KLX Inc. Reports First Quarter Financial Results
OREANDA-NEWS. KLX Inc., the world’s leading distributor and value added service provider of aerospace fasteners and consumables, and a provider of services and products to the oil and gas exploration and production industry, today announced its first fiscal quarter 2016 financial results.
FIRST QUARTER ENDED APRIL 30, 2016 HIGHLIGHTS COMPARED WITH PRIOR YEAR
- Consolidated revenues of $368.2 million declined 14.7 percent
- Aerospace Solutions Group segment (“ASG”) revenues were $331.1 million. Revenues from commercial aerospace manufacturing and aftermarket customers were flat, but revenues from military and business jet customers declined 24 percent, resulting in a 4.9 percent year over year decline. ASG revenues increased 8.2 percent sequentially compared to the immediately preceding quarter
- ASG operating earnings were down 1.5%, and operating margin was 18.1 percent reflecting a 60 basis point improvement as compared to the same period last year
- Energy Services Group segment (“ESG”) revenues of $37.1 million declined 55.6 percent compared to the same quarter last year, and declined 28.8 percent sequentially compared to the fourth quarter of 2015
- Consolidated operating earnings were $29.1 million, net earnings on a GAAP basis were $6.2 million and EBITDA, adjusted to exclude non-cash compensation expense, was $50.5 million
- Adjusted net earnings and adjusted net earnings per diluted share were $21.9 million and $0.42, respectively1. Free cash flow of $22.2 million was 101 percent of adjusted net earnings. GAAP net earnings and net earnings per diluted share were $6.2 million and $0.12 per diluted share, respectively
1Adjusted to exclude non-cash compensation expense and to include the tax benefit from the amortization of tax deductible goodwill.

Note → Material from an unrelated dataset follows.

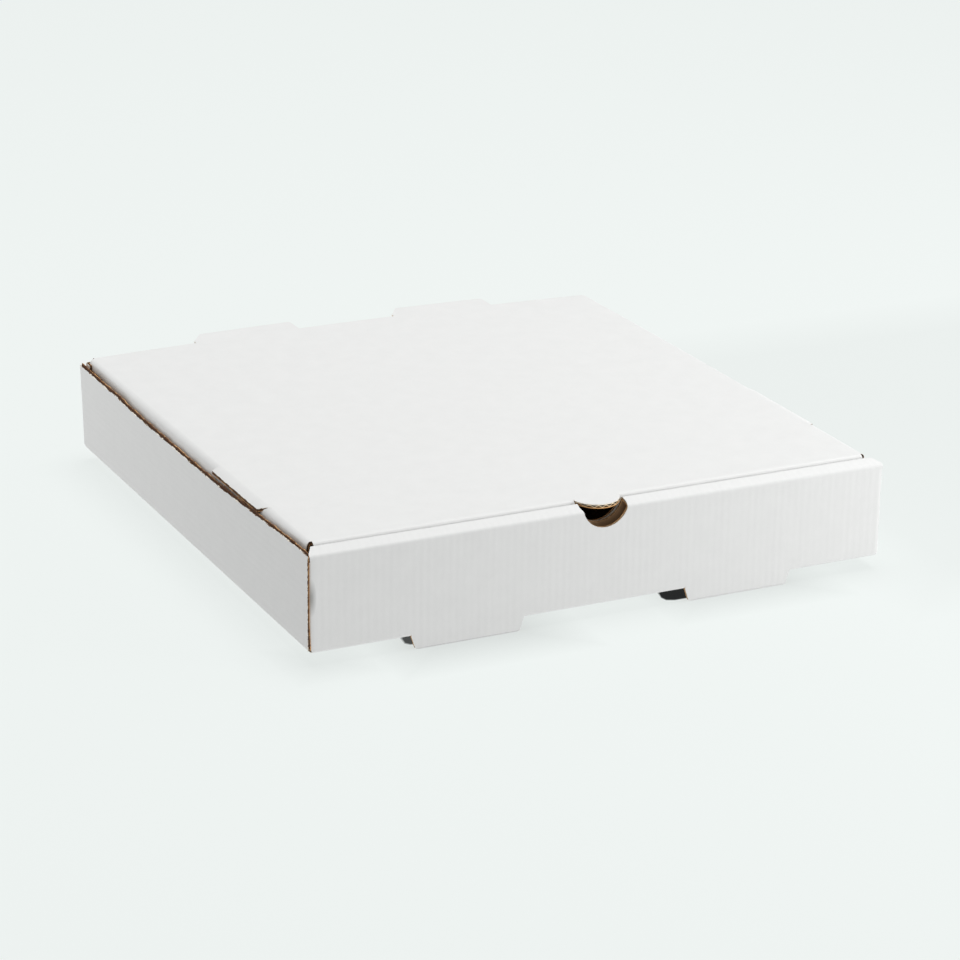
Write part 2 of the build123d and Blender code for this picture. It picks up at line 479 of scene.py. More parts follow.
    def make(self, ply: Ply) -> bpy.types.Object:
        """Make one ply of the folded blank.

        Args:
            ply: the ply to make.

        Returns:
            The ply as an object, with the flat blank as its UV map.
        """
        low, high = self.stock.depths(ply)
        mesh = self.sheet(ply)
        self.knife(mesh)
        bmesh.ops.solidify(mesh, geom=mesh.faces[:], thickness=high - low)
        heights = [vert.co.z for vert in mesh.verts]
        lowest, middle = min(heights), (min(heights) + max(heights)) / 2
        glued = {Ply.WHITE_LINER: {True}, Ply.BROWN_LINER: {False}}.get(ply)
        for face in mesh.faces:
            sides = {vert.co.z > middle for vert in face.verts}
            face.material_index = CUT if len(sides) == 2 else GLUED if sides == glued else FACE
            face.smooth = len(sides) == 1
        for edge in mesh.edges:
            edge.smooth = all(face.material_index != CUT for face in edge.link_faces)
        name = f"{self.name}_{ply.value}"
        data = to_data(mesh, name)
        flat = np.empty(len(data.vertices) * 3)
        data.vertices.foreach_get("co", flat)
        flat = flat.reshape(-1, 3)
        tabs = np.empty(len(data.vertices), np.int32)
        data.attributes["tab"].data.foreach_get("value", tabs)
        flat[:, 2] += low - lowest
        if ply is Ply.MEDIUM:
            turns = 2 * math.pi * flat[:, 0] / self.stock.flute_pitch
            flat[:, 2] += self.stock.flute_rise * np.sin(turns)
        data.vertices.foreach_set("co", (self.fold(flat, tabs) * METRES).ravel())
        corners = np.empty(len(data.loops), np.int32)
        data.loops.foreach_get("vertex_index", corners)
        blank_map = data.uv_layers.new(name="blank")
        blank_map.data.foreach_set("uv", (flat[corners, :2] * METRES).ravel())
        data.attributes.remove(data.attributes["tab"])
        data.update()
        point_outwards(data)
        return put(name, data)


def point_outwards(data: bpy.types.Mesh) -> None:
    """Turn the faces of a closed ply's mesh outwards."""
    mesh = bmesh.new()
    mesh.from_mesh(data)
    if mesh.calc_volume(signed=True) < 0:
        bmesh.ops.reverse_faces(mesh, faces=mesh.faces[:])
    mesh.to_mesh(data)
    mesh.free()


# Finishes


@dataclass
class NodeSheet:
    """A node tree that nodes are added to and joined in."""

    tree: bpy.types.NodeTree

    def feed(self, inlet: Socket, value: object) -> None:
        """Join a socket to an input, or give the input a value of its own."""
        if isinstance(value, Socket):
            self.tree.links.new(value, inlet)
        else:
            inlet.default_value = value

    def set(self, node: bpy.types.Node, **values: object) -> bpy.types.Node:
        """Set up a node.

        Args:
            node: the node.
            values: its properties, and sockets or values for its inputs, whose names have
                underscores for spaces.

        Returns:
            The same node.
        """
        for key, value in values.items():
            if hasattr(node, key):
                setattr(node, key, value)
            else:
                self.feed(node.inputs[key.replace("_", " ")], value)
        return node

    def add(self, kind: str, **values: object) -> bpy.types.Node:
        """Add a node of a kind and set it up."""
        return self.set(self.tree.nodes.new(kind), **values)

    def sum(self, kind: str, first: object, second: object = 0.0) -> Socket:
        """Work out a sum of two sockets or numbers.

        Args:
            kind: operation of the Math node.
            first: first socket or number.
            second: second socket or number, if the operation has one.

        Returns:
            The output with the result.
        """
        node = self.add("ShaderNodeMath", operation=kind)
        self.feed(node.inputs[0], first)
        self.feed(node.inputs[1], second)
        return node.outputs[0]

    def spread(
        self, value: Socket, low: float, high: float, out_low: float, out_high: float
    ) -> Socket:
        """Spread a range of values over another range.

        Args:
            value: the socket to spread.
            low: value that becomes out_low.
            high: value that becomes out_high.
            out_low: first result.
            out_high: last result.

        Returns:
            The output with the result.
        """
        ends = {"From_Min": low, "From_Max": high, "To_Min": out_low, "To_Max": out_high}
        return self.add("ShaderNodeMapRange", Value=value, **ends).outputs["Result"]

    def noise(self, place: Socket, **values: float) -> Socket:
        """Add a noise pattern with the given numbers, and return its output."""
        return self.add("ShaderNodeTexNoise", Vector=place, **values).outputs["Fac"]

    def stretch(self, place: Socket, share: float) -> Socket:
        """Squeeze places along the blank to a share, which draws a pattern out there."""
        node = self.add("ShaderNodeMapping", Vector=place, Scale=(1.0, share, 1.0))
        return node.outputs["Vector"]

    def blend(self, factor: Socket, first: object, last: object) -> Socket:
        """Blend two colours, each a colour or a socket.

        Args:
            factor: socket that is 0 for the first colour and 1 for the last.
            first: the first colour.
            last: the last colour.

        Returns:
            The output with the colour.
        """
        node = self.add("ShaderNodeMix", data_type="RGBA", clamp_factor=True, Factor=factor)
        inlets = [inlet for inlet in node.inputs if inlet.type == "RGBA"]
        for inlet, colour in zip(inlets, (first, last)):
            joined = isinstance(colour, Socket)
            self.feed(inlet, colour if joined else (*colour, 1.0))
        return next(outlet for outlet in node.outputs if outlet.type == "RGBA")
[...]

- On May 17, 2016, the Company acquired Herndon Aerospace & Defense, LLC (“Herndon”), an aftermarket aerospace supply chain management and consumables hardware distributor servicing principally aftermarket military depots, as well as the commercial aerospace aftermarket
Amin J. Khoury, Chairman and Chief Executive Officer of KLX stated, “Our ASG business continues to perform well. In fact, ASG revenues increased 8.2 percent on a sequential quarterly basis. However, comparisons with the prior year period are challenged by the record first half performance of 2015. Year over year comparisons reflect essentially flat revenues from our commercial aerospace manufacturing and aftermarket customers but an approximate 24 percent decline in revenues from our military and business jet customers.”

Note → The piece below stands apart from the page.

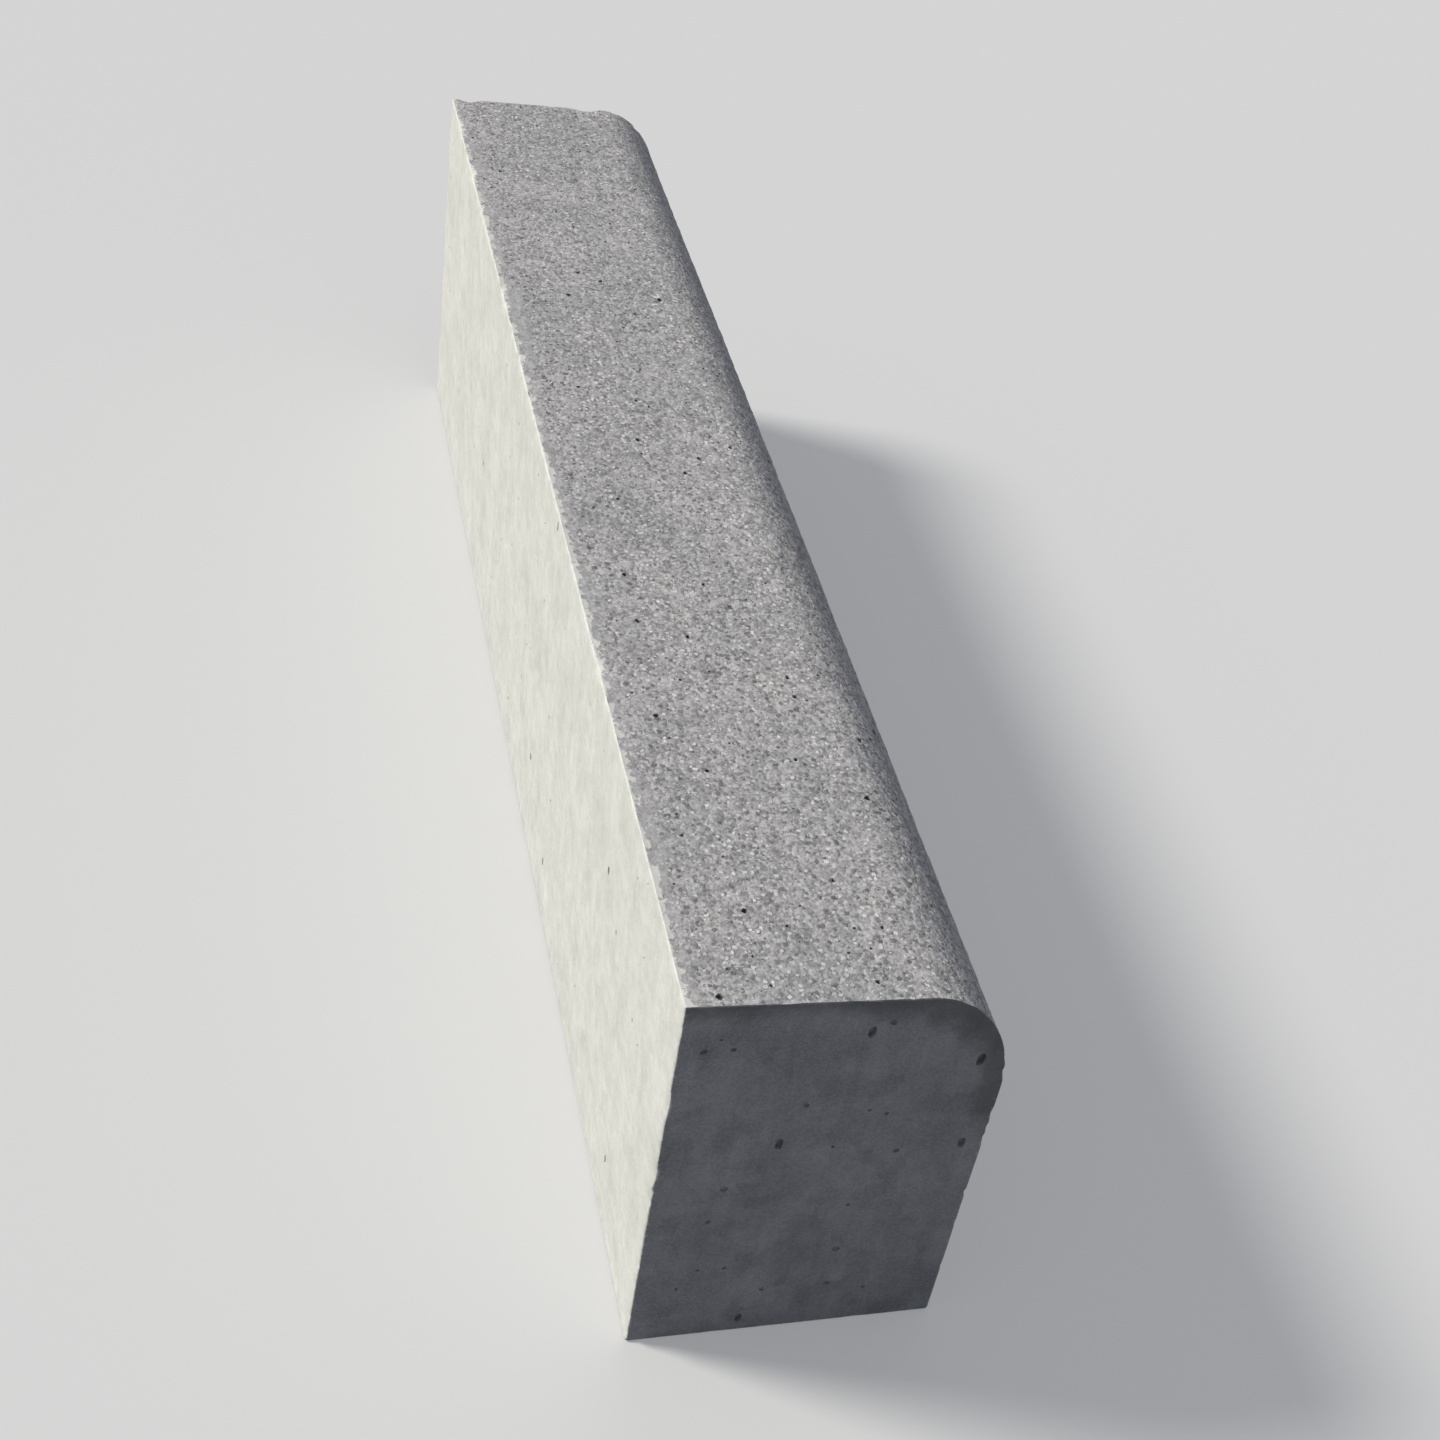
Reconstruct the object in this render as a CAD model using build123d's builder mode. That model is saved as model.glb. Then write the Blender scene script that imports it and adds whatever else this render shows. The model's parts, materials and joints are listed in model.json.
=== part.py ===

Mr. Khoury continued, “Our ESG business has been challenged by some of the most extreme market conditions in the history of the oil field services industry. Our customers have cut their capital expenditure budgets by about 75 percent. Working rigs have been reduced by 78 percent year-over-year and reduced by 47 percent on a sequential quarterly basis. Customer spending to maintain production in producing wells has been substantially reduced, and approximately 70 U.S. oil and gas companies have filed for bankruptcy protection, including three during the past 30 days.”
We have presented adjusted net earnings and adjusted earnings per diluted share to reflect net earnings before amortization, non-cash compensation expense and to include the tax benefit from the amortization of tax deductible goodwill (“Adjusted Net Earnings” and “Adjusted Net Earnings per Diluted Share”). See “Reconciliation of Non-GAAP Financial Measures.”
FIRST QUARTER 2016 CONSOLIDATED RESULTS
First quarter 2016 revenues of $368.2 million declined 14.7 percent, as compared to the prior year period. The consolidated results reflect a 4.9 percent decline in ASG’s revenues and a 55.6 percent decline in ESG revenues as compared with the prior year. On a sequential quarterly basis, ASG revenues increased 8.2 percent, while ESG revenues declined 28.8 percent.
Operating earnings were $29.1 million and operating margin was 7.9 percent. EBITDA, adjusted to exclude non-cash compensation expense was $50.5 million, and EBITDA margin on the same basis was 13.7 percent.
First quarter 2016 Adjusted Net Earnings and Adjusted Net Earnings per Diluted Share were $21.9 million and $0.42 per diluted share, respectively. First quarter 2016 free cash flow of $22.2 million was 101 percent of Adjusted Net Earnings. On a GAAP basis, net earnings and net earnings per diluted share were $6.2 million and $0.12 per share, respectively.